* begin Dataset section *
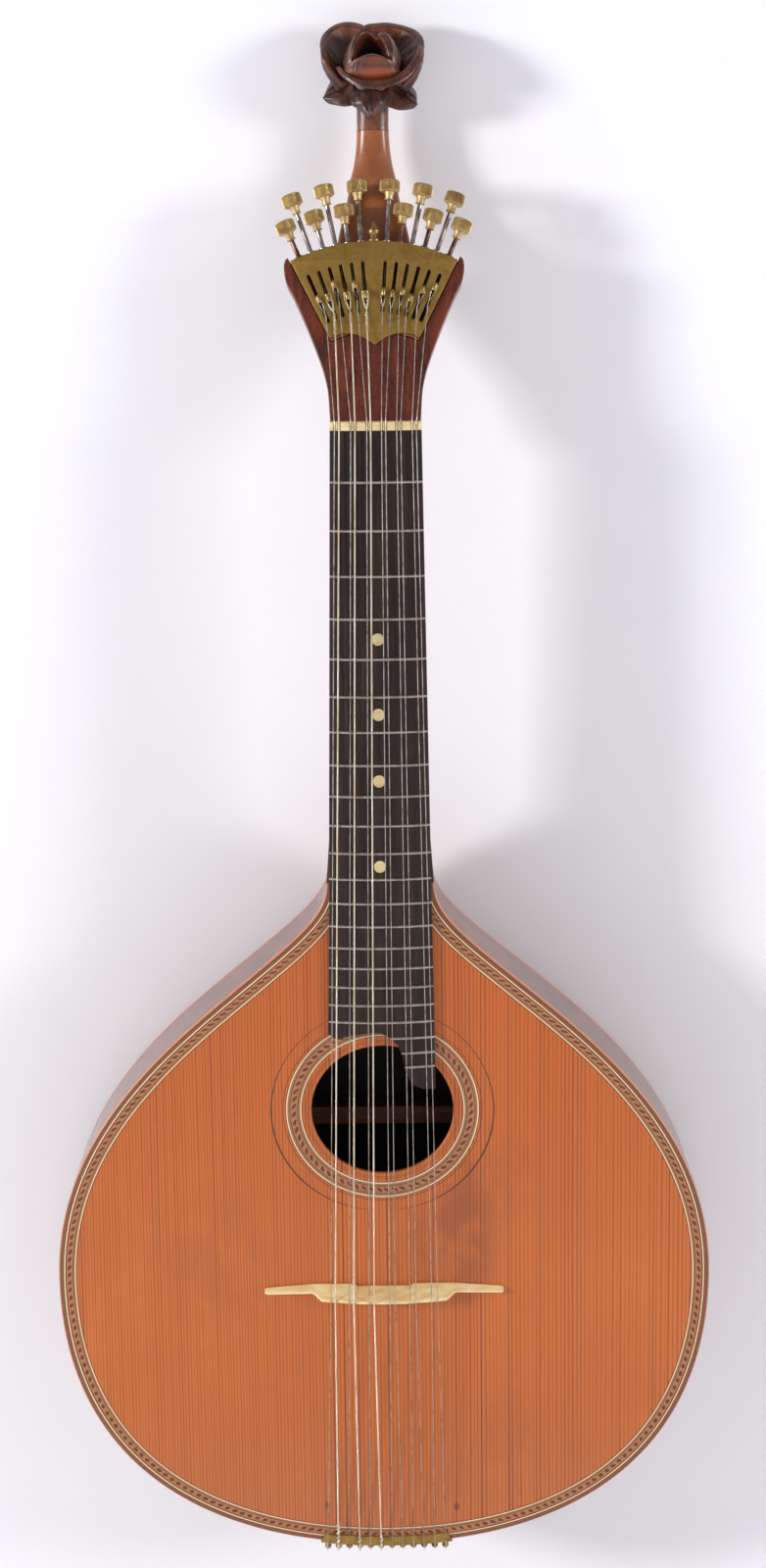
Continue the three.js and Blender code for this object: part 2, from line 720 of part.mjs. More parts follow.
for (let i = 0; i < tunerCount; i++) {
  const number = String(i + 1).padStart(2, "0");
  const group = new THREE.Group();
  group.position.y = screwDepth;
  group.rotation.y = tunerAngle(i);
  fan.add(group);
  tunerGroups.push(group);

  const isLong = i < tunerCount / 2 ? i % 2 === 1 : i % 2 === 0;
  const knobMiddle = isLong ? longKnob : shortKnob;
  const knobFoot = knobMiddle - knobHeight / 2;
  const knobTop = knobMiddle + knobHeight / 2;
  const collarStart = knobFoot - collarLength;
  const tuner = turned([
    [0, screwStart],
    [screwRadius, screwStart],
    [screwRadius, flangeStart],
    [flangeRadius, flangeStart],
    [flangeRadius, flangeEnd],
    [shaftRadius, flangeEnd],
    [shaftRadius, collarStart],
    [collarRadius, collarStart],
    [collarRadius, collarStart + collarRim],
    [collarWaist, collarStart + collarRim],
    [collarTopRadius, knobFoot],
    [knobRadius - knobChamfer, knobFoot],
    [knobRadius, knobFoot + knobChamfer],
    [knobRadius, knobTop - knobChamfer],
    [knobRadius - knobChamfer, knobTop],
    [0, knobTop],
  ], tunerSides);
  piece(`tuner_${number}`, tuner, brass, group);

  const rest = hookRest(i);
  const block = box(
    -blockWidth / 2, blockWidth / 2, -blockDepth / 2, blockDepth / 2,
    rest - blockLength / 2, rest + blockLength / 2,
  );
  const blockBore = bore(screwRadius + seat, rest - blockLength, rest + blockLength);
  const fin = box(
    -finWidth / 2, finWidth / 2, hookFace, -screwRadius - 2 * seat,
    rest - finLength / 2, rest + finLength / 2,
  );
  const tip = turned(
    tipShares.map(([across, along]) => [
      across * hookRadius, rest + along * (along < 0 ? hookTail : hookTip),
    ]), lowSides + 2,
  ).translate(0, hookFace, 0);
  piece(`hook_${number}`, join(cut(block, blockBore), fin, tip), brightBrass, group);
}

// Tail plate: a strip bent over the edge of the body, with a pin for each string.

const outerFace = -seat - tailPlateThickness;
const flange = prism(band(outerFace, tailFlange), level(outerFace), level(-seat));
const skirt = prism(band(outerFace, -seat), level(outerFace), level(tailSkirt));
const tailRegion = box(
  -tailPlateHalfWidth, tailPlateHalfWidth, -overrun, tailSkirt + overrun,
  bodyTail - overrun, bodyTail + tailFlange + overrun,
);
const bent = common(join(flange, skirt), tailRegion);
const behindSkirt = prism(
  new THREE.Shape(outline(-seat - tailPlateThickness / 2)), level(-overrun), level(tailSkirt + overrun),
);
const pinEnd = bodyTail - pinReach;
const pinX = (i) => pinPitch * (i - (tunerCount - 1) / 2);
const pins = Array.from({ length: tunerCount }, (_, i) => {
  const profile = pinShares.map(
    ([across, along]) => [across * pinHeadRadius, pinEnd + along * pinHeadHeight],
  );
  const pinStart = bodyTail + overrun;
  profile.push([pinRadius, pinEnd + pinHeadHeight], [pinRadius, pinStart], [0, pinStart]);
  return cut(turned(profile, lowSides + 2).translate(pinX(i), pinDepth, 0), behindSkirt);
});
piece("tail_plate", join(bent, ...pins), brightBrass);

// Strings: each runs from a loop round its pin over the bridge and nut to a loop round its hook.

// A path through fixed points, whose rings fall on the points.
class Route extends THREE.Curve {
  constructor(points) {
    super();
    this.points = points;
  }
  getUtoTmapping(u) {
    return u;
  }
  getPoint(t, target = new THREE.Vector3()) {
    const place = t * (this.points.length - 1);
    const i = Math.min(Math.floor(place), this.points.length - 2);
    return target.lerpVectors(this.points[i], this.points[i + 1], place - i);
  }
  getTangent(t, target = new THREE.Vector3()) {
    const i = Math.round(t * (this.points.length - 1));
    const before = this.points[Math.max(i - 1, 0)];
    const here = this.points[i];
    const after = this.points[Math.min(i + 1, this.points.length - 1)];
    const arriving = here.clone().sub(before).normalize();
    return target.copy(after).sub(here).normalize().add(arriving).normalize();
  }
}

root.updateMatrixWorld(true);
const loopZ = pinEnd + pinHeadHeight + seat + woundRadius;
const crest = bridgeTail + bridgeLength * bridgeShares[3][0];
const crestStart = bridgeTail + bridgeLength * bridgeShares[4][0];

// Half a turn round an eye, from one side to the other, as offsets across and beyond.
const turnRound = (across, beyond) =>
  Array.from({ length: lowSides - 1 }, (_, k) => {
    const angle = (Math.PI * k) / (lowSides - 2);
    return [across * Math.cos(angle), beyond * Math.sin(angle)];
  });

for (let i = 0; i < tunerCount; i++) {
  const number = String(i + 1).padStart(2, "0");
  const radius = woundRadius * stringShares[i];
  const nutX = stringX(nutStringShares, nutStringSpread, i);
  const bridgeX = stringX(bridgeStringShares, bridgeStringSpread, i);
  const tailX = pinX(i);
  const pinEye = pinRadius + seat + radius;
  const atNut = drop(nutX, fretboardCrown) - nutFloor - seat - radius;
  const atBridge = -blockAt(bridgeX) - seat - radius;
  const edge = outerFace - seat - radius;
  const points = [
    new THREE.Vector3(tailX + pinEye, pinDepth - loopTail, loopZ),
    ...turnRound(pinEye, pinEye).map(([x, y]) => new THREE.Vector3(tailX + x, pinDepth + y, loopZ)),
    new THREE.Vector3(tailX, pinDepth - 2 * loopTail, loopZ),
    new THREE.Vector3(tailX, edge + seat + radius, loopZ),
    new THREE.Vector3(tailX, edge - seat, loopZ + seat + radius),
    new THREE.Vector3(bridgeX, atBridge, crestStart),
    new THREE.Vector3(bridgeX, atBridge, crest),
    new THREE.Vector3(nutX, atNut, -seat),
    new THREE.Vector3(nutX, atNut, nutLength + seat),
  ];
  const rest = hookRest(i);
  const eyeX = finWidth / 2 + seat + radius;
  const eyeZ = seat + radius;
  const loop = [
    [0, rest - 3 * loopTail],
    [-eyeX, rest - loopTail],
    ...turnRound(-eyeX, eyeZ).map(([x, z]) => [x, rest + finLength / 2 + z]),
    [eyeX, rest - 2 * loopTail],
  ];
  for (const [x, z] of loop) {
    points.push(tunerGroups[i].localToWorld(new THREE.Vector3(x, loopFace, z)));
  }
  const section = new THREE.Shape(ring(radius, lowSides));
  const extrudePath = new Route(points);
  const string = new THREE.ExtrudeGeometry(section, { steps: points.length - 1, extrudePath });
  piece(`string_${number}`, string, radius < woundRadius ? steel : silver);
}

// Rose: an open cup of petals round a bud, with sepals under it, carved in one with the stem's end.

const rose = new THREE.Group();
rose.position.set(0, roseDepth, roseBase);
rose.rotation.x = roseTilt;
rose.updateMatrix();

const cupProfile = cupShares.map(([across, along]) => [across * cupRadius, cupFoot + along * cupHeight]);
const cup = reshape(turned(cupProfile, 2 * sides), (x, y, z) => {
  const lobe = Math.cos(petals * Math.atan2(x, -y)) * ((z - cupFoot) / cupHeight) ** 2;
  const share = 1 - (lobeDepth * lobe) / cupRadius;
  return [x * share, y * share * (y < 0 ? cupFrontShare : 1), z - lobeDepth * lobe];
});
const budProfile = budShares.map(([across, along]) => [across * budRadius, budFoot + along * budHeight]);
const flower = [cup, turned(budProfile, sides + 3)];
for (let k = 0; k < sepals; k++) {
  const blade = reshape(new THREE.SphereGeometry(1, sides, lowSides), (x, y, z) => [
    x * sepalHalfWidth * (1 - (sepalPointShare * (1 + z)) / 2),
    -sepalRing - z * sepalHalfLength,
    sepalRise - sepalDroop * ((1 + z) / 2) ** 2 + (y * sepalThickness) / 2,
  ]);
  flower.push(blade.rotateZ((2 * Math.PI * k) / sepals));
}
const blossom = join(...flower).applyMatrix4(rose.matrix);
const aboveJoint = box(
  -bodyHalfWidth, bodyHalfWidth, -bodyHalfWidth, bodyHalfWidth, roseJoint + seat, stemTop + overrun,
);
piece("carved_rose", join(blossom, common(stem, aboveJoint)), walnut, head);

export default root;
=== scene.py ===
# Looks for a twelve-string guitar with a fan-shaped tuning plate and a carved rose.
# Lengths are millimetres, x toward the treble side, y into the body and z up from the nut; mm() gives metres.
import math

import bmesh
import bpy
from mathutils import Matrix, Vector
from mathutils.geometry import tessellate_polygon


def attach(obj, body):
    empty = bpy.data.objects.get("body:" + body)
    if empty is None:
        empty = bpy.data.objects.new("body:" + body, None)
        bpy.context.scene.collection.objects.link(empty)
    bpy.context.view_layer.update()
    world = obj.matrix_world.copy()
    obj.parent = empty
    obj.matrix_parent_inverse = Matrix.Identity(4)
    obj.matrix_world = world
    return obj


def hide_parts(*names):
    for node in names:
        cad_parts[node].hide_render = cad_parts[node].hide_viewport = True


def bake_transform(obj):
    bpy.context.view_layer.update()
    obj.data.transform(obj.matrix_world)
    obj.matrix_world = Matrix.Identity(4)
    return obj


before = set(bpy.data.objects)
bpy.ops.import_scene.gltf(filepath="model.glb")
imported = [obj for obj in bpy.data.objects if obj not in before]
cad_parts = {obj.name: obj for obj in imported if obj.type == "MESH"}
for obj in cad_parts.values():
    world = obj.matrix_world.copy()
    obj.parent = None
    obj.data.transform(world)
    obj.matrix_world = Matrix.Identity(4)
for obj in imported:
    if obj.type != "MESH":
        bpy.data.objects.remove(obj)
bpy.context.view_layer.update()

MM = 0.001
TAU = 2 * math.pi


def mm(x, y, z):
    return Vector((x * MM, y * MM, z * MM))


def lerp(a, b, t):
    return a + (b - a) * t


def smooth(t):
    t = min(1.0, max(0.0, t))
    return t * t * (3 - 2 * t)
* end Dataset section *
Objective:
Repeat, word for word, the lines from the opening of the material through the line containing "tuner, brass, group);".

Expected answer:
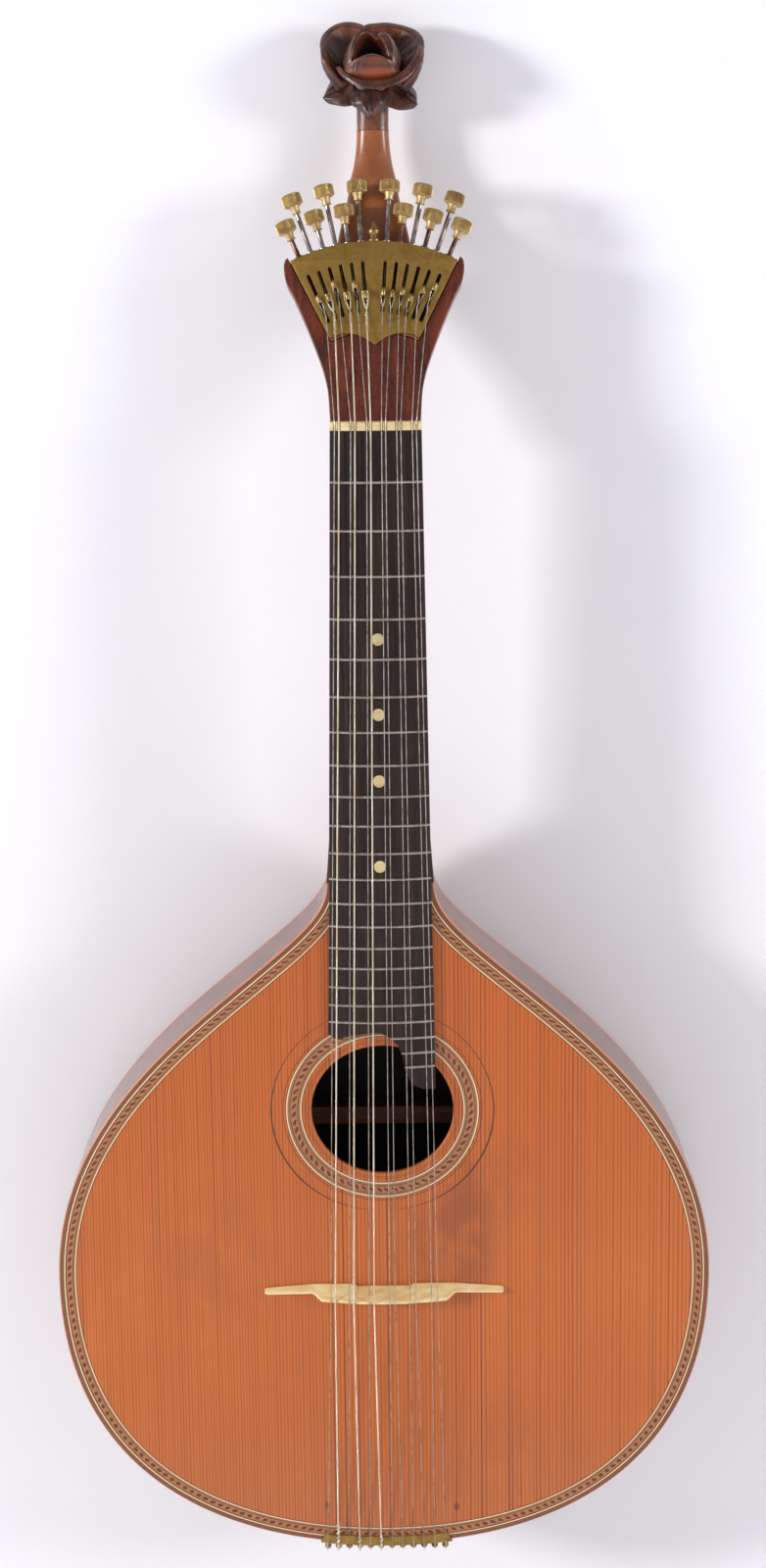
Continue the three.js and Blender code for this object: part 2, from line 720 of part.mjs. More parts follow.
for (let i = 0; i < tunerCount; i++) {
  const number = String(i + 1).padStart(2, "0");
  const group = new THREE.Group();
  group.position.y = screwDepth;
  group.rotation.y = tunerAngle(i);
  fan.add(group);
  tunerGroups.push(group);

  const isLong = i < tunerCount / 2 ? i % 2 === 1 : i % 2 === 0;
  const knobMiddle = isLong ? longKnob : shortKnob;
  const knobFoot = knobMiddle - knobHeight / 2;
  const knobTop = knobMiddle + knobHeight / 2;
  const collarStart = knobFoot - collarLength;
  const tuner = turned([
    [0, screwStart],
    [screwRadius, screwStart],
    [screwRadius, flangeStart],
    [flangeRadius, flangeStart],
    [flangeRadius, flangeEnd],
    [shaftRadius, flangeEnd],
    [shaftRadius, collarStart],
    [collarRadius, collarStart],
    [collarRadius, collarStart + collarRim],
    [collarWaist, collarStart + collarRim],
    [collarTopRadius, knobFoot],
    [knobRadius - knobChamfer, knobFoot],
    [knobRadius, knobFoot + knobChamfer],
    [knobRadius, knobTop - knobChamfer],
    [knobRadius - knobChamfer, knobTop],
    [0, knobTop],
  ], tunerSides);
  piece(`tuner_${number}`, tuner, brass, group);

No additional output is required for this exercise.